No discurso aos investidores, a São Salvador também pretende apontar suas oportunidades de crescimento. Depois de investir R$ 200 milhões, o grupo colocou em operação seu segundo abatedouro de aves, em Nova Veneza (GO). Com capacidade para abater 160 mil aves por dia, a unidade vai levar três anos para atingir a plena capacidade – é também o prazo para que os granjeiros integrados se estruturem. O frigorífico de Itaberaí, que já opera a plena capacidade, pode abater 360 mil frangos diariamente.
O negócio de alimentos processados – linguiça, salsicha e empanados, entre outros – também pode acelerar a expansão da empresa, que criou a marca Boua na década passada para complementar um portfólio ainda um tanto restrito tendo a SuperFrango como principal marca.
No mercado brasileiro, que responde por 70% da receita da São Salvador, os alimentos processados representam 25% das vendas. A companhia pretende investir R$ 100 milhões na unidade de Itaberaí para expandir o negócio.
Como é pouco endividada, a companhia ficaria com o caixa da oferta inicial de ações para executar seu plano de crescimento. A relação entre dívida líquida e Ebitda é de 0,8 vez, ante 2 vezes ou mais dos concorrentes.
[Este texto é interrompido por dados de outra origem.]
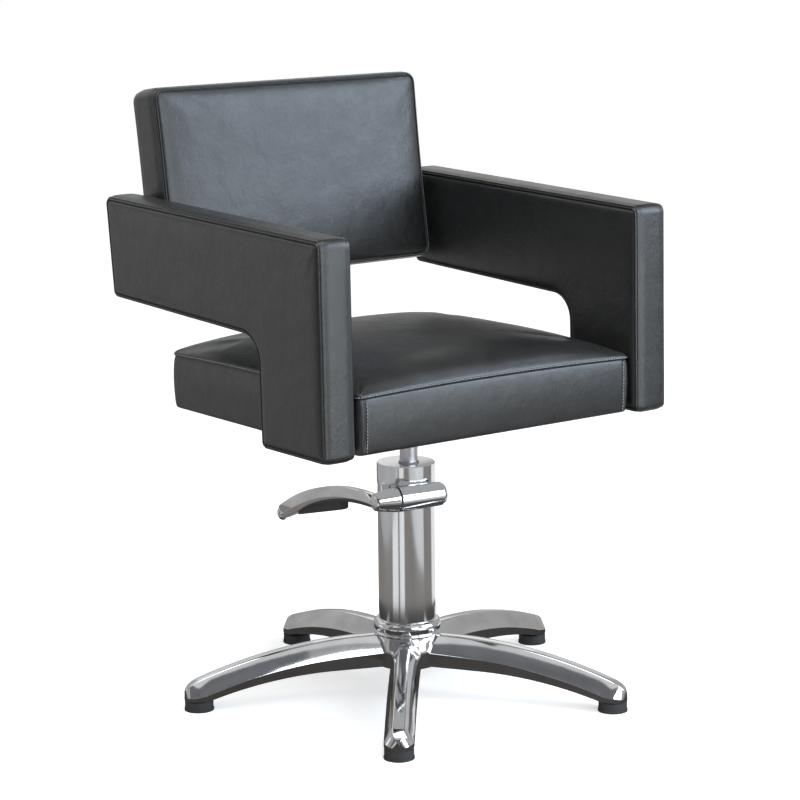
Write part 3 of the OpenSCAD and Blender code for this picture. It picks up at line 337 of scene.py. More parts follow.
def outline_maker(corners, radii, step, arc_steps=8, near=()):
    """Function that gives the rounded outline of an anticlockwise polygon, drawn in as asked."""
    corners = [np.array(c, float) for c in corners]
    count = len(corners)
    shares = [side_places(np.linalg.norm(corners[(i + 1) % count] - corners[i])
        - abs(radii[i]) - abs(radii[(i + 1) % count]), step, near) for i in range(count)]

    def outline(inset=0.0):
        drawn = []
        for i in range(count):
            before, here, after = corners[i - 1], corners[i], corners[(i + 1) % count]
            u, v = unit(here - before), unit(after - here)
            n, m = np.array([-u[1], u[0]]), np.array([-v[1], v[0]])
            drawn.append(here + (n + m) * inset / (1 + n @ m))
        arcs = []
        for i in range(count):
            before, here, after = drawn[i - 1], drawn[i], drawn[(i + 1) % count]
            u, v = unit(before - here), unit(after - here)
            radius = drawn_radius(radii[i], inset)
            half = math.acos(u @ v) / 2
            centre = here + unit(u + v) * radius / math.sin(half)
            first = here + u * radius / math.tan(half) - centre
            last = here + v * radius / math.tan(half) - centre
            chords = [first * (1 - t / arc_steps) + last * t / arc_steps
                for t in range(arc_steps + 1)]
            arcs.append([centre + unit(c) * radius for c in chords])
        points = []
        for i in range(count):
            points += arcs[i]
            start, end = arcs[i][-1], arcs[(i + 1) % count][0]
            points += [start + (end - start) * t for t in shares[i]]
        return np.array(points)

    return outline


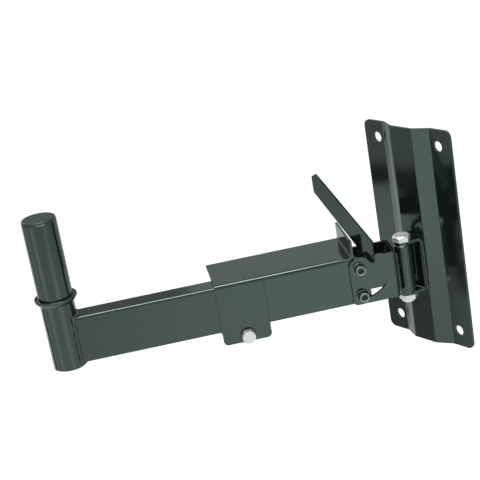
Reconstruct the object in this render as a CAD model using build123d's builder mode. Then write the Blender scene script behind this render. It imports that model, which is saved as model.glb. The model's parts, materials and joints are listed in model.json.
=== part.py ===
from build123d import *
from math import cos, radians, sin
import os

# All lengths are in millimetres. The wall is the plane y = 0 and the room is at negative y.

# Wall plate
PLATE_WIDTH = 120.0
PLATE_HEIGHT = 235.0
PLATE_SHEET = 2.5
PLATE_RAISE = 8.0
PLATE_CENTRE_HALF = 15.0
PLATE_WEB_RUN = 17.5
PLATE_BEND = 3.5
PLATE_CORNER = 7.0
WALL_HOLE_X = 85.0
WALL_HOLE_Z = 200.0
WALL_HOLE_R = 5.5

# Hinge
HINGE_OUT = 27.0
HINGE_PIN_R = 5.0
PIN_GAP = 0.08
FIT_GAP = 0.02
BARREL_R = 9.0
BARREL_LOW = -1.0
BARREL_HIGH = 49.6
WELD_HALF = 8.4
WELD_REACH = 0.72
WELD_END_GAP = 2.5
HINGE_WASHER = 0.7
HINGE_WASHER_R = 8.6
END_GAP = 0.3
BRACKET_SHEET = 3.0
BRACKET_BEND = 3.2
EYE_R = 8.5
BRACKET_HALF = 13.0
HINGE_HEX_R = 9.8
HINGE_HEAD = 6.4
HINGE_CHAMFER = 2.2
HINGE_NUT_HEX = 4.5
HINGE_NUT = 8.6

# Arm, measured from the hinge pin: x outward, y sideways, z up from ARM_Z
ARM_Z = -52.0
REST_SWING = -29.9
MOVING_GAP = 0.3

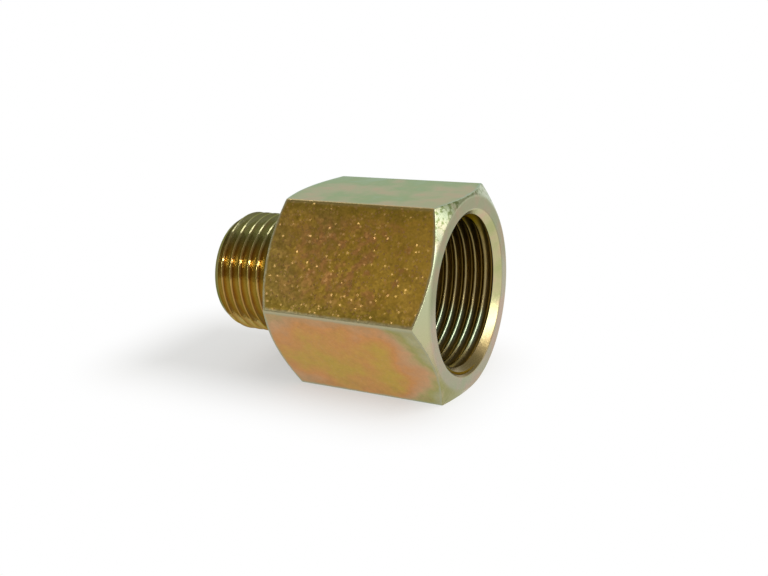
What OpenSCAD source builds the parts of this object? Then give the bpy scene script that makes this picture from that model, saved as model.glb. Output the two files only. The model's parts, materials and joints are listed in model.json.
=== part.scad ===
// Hydraulic adapter fitting, turned from one piece of hexagon bar.
// A threaded stud points along -X and a larger threaded socket opens along +X, on one axis.
// The origin is on that axis, in the plane of the shoulder that the stud stands on.
// The hexagon lies on one of its flats, so +Z is square to that flat. All sizes are in millimetres.

/* [Hexagon] */
// Distance across the hexagon's flats, the spanner size
hex_across_flats = 32; // [30:0.5:46]
// Length of the hexagon along the axis
hex_length = 29.3; // [27:0.1:60]
// Radius on the hexagon's six long edges
hex_edge_radius = 0.5; // [0.1:0.05:2]
// How far the flat ring on each end face stays inside the flats
face_inset = 0.3; // [0.1:0.05:1.5]
// Angle of the turned corner chamfers, measured from the end face
corner_chamfer_angle = 30; // [15:1:45]

/* [Threads] */
// Threads per inch, the same on the stud and in the socket
threads_per_inch = 14; // [11:1:19]
// Plain walls at the thread diameters, or true helical threads
thread_form = "plain"; // [plain, helical]

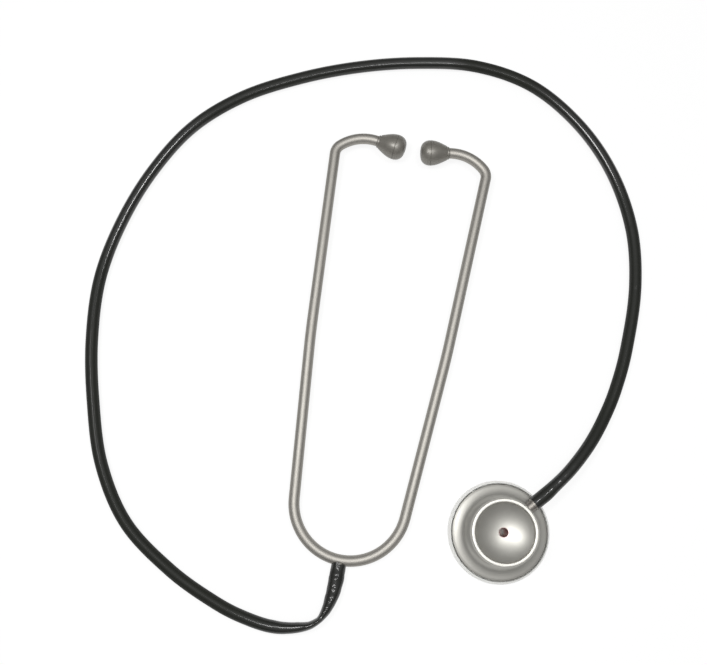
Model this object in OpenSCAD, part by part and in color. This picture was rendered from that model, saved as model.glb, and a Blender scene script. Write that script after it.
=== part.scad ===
// Toy stethoscope, lying on a table with its bell up.
// The origin is the middle of the diaphragm's face, +Y is the headset's own
// middle line from the hose to the ear tips, and +Z is up.

/* [Headset frame] */
// Outside diameter of the frame tube
frame_d = 4.8; // [4:0.1:7]
// Wall of the frame tube
frame_wall = 0.9; // [0.5:0.1:1]
// Radius of the U bend, to the middle of the tube
bow_r = 24.4; // [18:0.2:32]
// Degrees that the legs lean out where the U bend ends
lean_low = 5; // [4:0.25:8]
// Degrees that the ear tubes lean out below their shoulders
lean_high = 3; // [1:0.25:3.5]
// Length of each leg of the bow above the U bend
leg_len = 32; // [20:1:45]
// Length of the lower straight of an ear tube, above the bow
arm_low_len = 34; // [20:1:60]
// Radius of the gentle bend between the straights of an ear tube
arm_bend_r = 400; // [200:10:500]
// Length of the upper straight of an ear tube, below its shoulder
arm_high_len = 77.5; // [50:0.5:100]
// Radius of the tight shoulder bend
shoulder_r = 5.5; // [4:0.25:8]
// Degrees turned at the shoulder
shoulder_turn = 50; // [35:1:60]
// Degrees that each ear tip points down towards the bow
tip_dip = 9; // [0:1:20]

/* [Ear tips] */
// Gap between the two ear tips
tip_gap = 7.1; // [4:0.1:20]
// Widest diameter of an ear tip
tip_d = 11.5; // [9.5:0.5:14]
// Diameter of an ear tip at its neck
tip_neck_d = 5.4; // [5.2:0.1:7.5]
// Length of an ear tip
tip_len = 13.6; // [12:0.1:16]
// Distance from the neck to the widest place
tip_waist = 9; // [7:0.25:10]
// Diameter of the sound hole through the dome
tip_hole_d = 2.4; // [1.5:0.1:3]
// Length of the tube end that an ear tip is pushed on
tip_grip = 6; // [4:0.25:7]
// Outside diameter of the tube end inside an ear tip
tip_spigot_d = 3.6; // [3:0.1:3.8]
// Diameter of the sound channel in that end
tip_spigot_bore = 2; // [1:0.1:2.2]

/* [Hose] */
// Outside diameter of the hose
hose_d = 5.5; // [5:0.1:6.5]
// Bore of the hose
hose_bore = 3.5; // [3:0.1:4]

/* [Hose nipple] */
// Distance from the middle of the frame tube to the end of the hose
nipple_reach = 2.8; // [2.7:0.1:5]
// Length of the spigot inside the hose
nipple_grip = 10; // [6:0.5:12]
// Diameter of the plug in the wall of the frame tube
nipple_plug_d = 2.4; // [1.8:0.1:2.6]

/* [Spigots] */
// Diameter of a hose spigot between its barbs
spigot_d = 3.3; // [2.6:0.1:3.6]
// How far a barb stands out from its spigot
barb_rise = 0.35; // [0.1:0.05:0.5]
// Sound channel in a spigot
spigot_bore = 1.6; // [1:0.1:1.8]
// Barbs on a spigot
barb_count = 3; // [2:1:4]

/* [Chest piece] */
// Outside diameter of the retaining ring
head_d = 44; // [41:0.5:50]
// Height of the retaining ring
ring_h = 3.6; // [3.2:0.1:4]
// Wall of the retaining ring
ring_wall = 1.8; // [1.4:0.1:2.2]
// Thickness of the ring's lip under the diaphragm
lip_t = 0.5; // [0.4:0.05:0.7]
// How far the ring's lip reaches in from its outside
lip_reach = 3.4; // [3:0.1:4]
// Thickness of the diaphragm
diaphragm_t = 0.4; // [0.3:0.05:0.6]
// Height of the housing's sloping shoulder where it meets the flare
drum_h = 4.7; // [4.4:0.1:5.2]
// Diameter where the shoulder steps up into the flare
step_d = 32.4; // [30:0.2:35]
// Diameter of the neck between the drum and the bell
neck_d = 21.5; // [19:0.25:23]
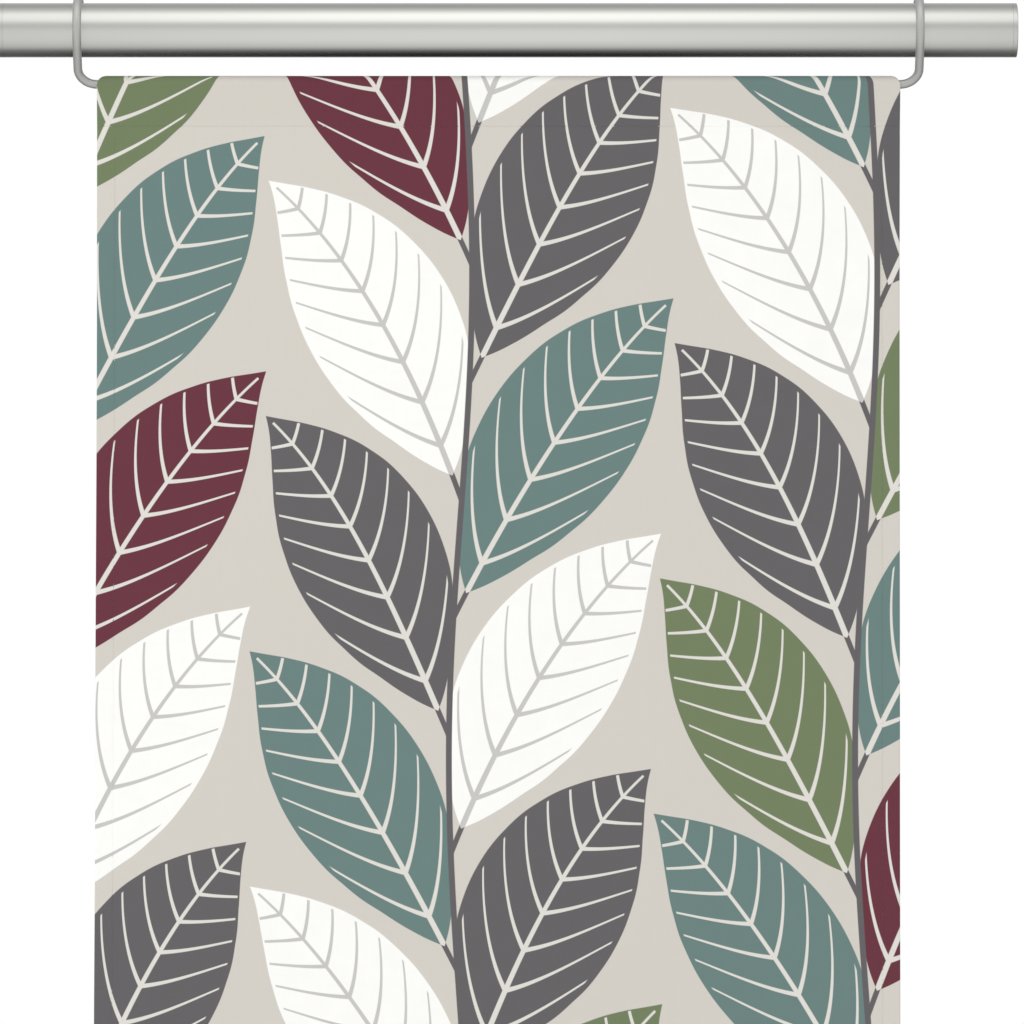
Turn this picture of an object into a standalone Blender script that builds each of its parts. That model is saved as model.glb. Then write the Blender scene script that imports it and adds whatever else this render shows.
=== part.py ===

Na política da empresa, o limite interno da São Salvador para alavancagem é de 2,5 vezes, bem abaixo dos covenants de 3,5 vezes previstos no CRA recém-emitido.
O empresário e os executivos da empresa evitam cravar que o IPO será mesmo em 2021. “A gente quer estar pronto, mas abertura de capital depende de momento e valor”, resume Saboya.